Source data
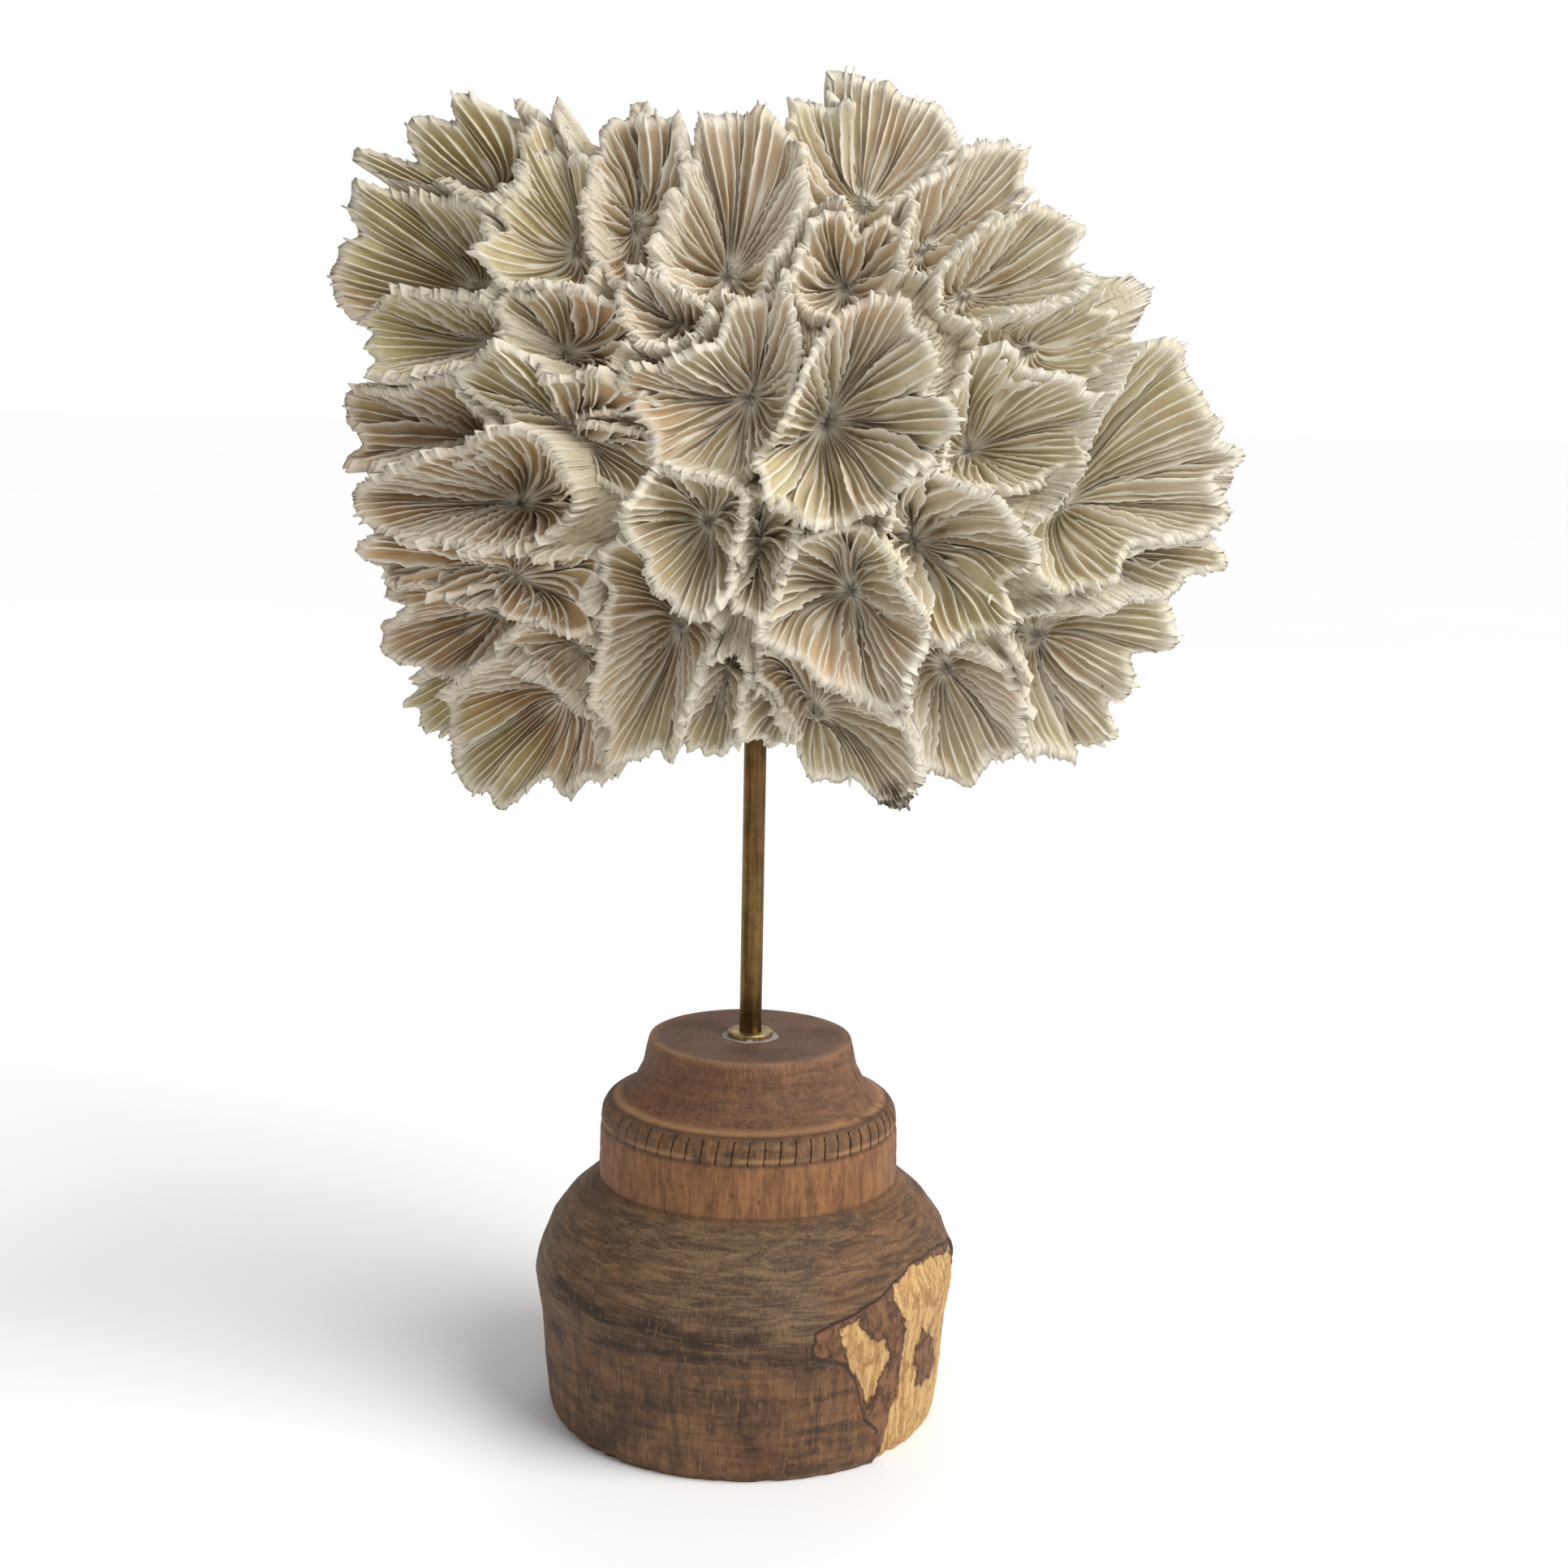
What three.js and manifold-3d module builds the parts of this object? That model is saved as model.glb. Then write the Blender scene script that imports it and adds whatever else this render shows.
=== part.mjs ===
// A specimen of coral on a stand: a turned wooden base, a brass washer, a brass rod and the colony.
// Millimetres, Z up. The origin is the centre of the base's flat underside, on the axis of the rod.
// The colony fans out from a small trunk into branches, and each branch ends in one cup ("flower").
// A cup is held by a few control points: its eye, its rim and its foot on the trunk. Every other
// vertex is a weighted mean of those points, so a plane that parts the control points of two cups
// parts the whole cups too, and no two branches can run into each other.
import * as THREE from "three";
import { mergeVertices } from "three/addons/utils/BufferGeometryUtils.js";
import Module from "manifold-3d";

const wasm = await Module();
wasm.setup();

// ---- driving dimensions ----
const topRadius = 31.7;
const topHeight = 122;
const ringRadius = 47;
const ringHeight = 96;
const bandFoot = 77.4;
const bodyRadius = 67.5;
const bodyHeight = 46;
const footRadius = 62.5;
const footChamfer = { across: 1.5, up: 2 };
const turnedSides = 40;

const rodDiameter = 7;
const rodClearance = 0.3;
const rodDepthInBase = 30;
const rodTop = 268;
const rodSides = 20;
const washerDiameter = 14.4;
const washerThickness = 1.6;
const washerChamfer = 0.5;
const pieceGap = 0.3;

const colony = new THREE.Vector3(12, 0, 306);
const colonyReach = new THREE.Vector3(138, 66, 111);
const backReach = new THREE.Vector3(115, 58, 84);
const trunkShare = 0.5;
const neckRadius = 11;
const neckFlare = 1.5;
const neckFoot = 232;
const boreOverrun = 10;
const trunkSides = 16;
const trunkRows = 10;
const weldDistance = 1e-4;
const branchFootLength = 6.5;
const lipThickness = 1.3;
const branchGap = 0.35;
const bowlShares = { rim: 0.52, eye: 0.36, foot: 0.12 };
const wallShares = { rim: 0.55, eye: 0.05, foot: 0.4 };
const partingSteps = 1500;
const partingPush = 0.6;
const partingDelay = 20;
const keepBehindRounds = 60;
const leastRimSpacing = 1.5;
const leastRimTurn = 0.08;
const widestRimTurn = 2.5;
const leastBranchLength = 9;
const eyeShifts = [0, 0.15, 0.3, 0.45, 0.6, 0.75];
const turnShares = [0, 0.2, 0.4, 0.6, 0.8, 1];
const lengthShares = [1, 0.7, 0.5, 1.5];
const frontTilt = 0.42;
const backTilt = 0.12;

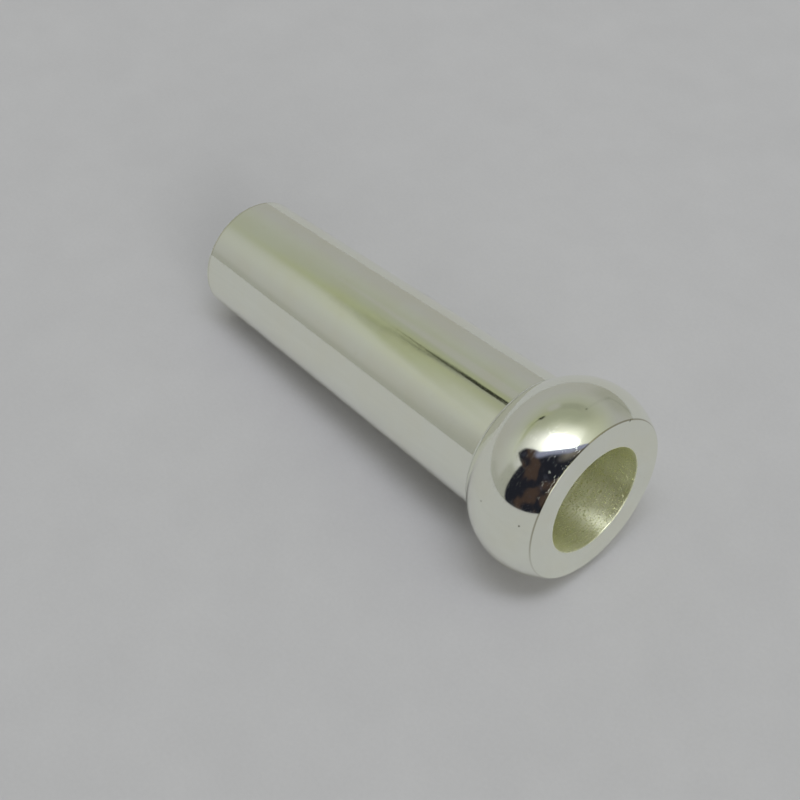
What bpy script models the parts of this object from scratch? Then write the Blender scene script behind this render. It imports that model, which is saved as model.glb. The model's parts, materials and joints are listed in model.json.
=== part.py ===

**Problem description:** Print from the line containing "What bpy script" to the last line above, exactly as written.

**Correct answer:**
What bpy script models the parts of this object from scratch? Then write the Blender scene script behind this render. It imports that model, which is saved as model.glb. The model's parts, materials and joints are listed in model.json.
=== part.py ===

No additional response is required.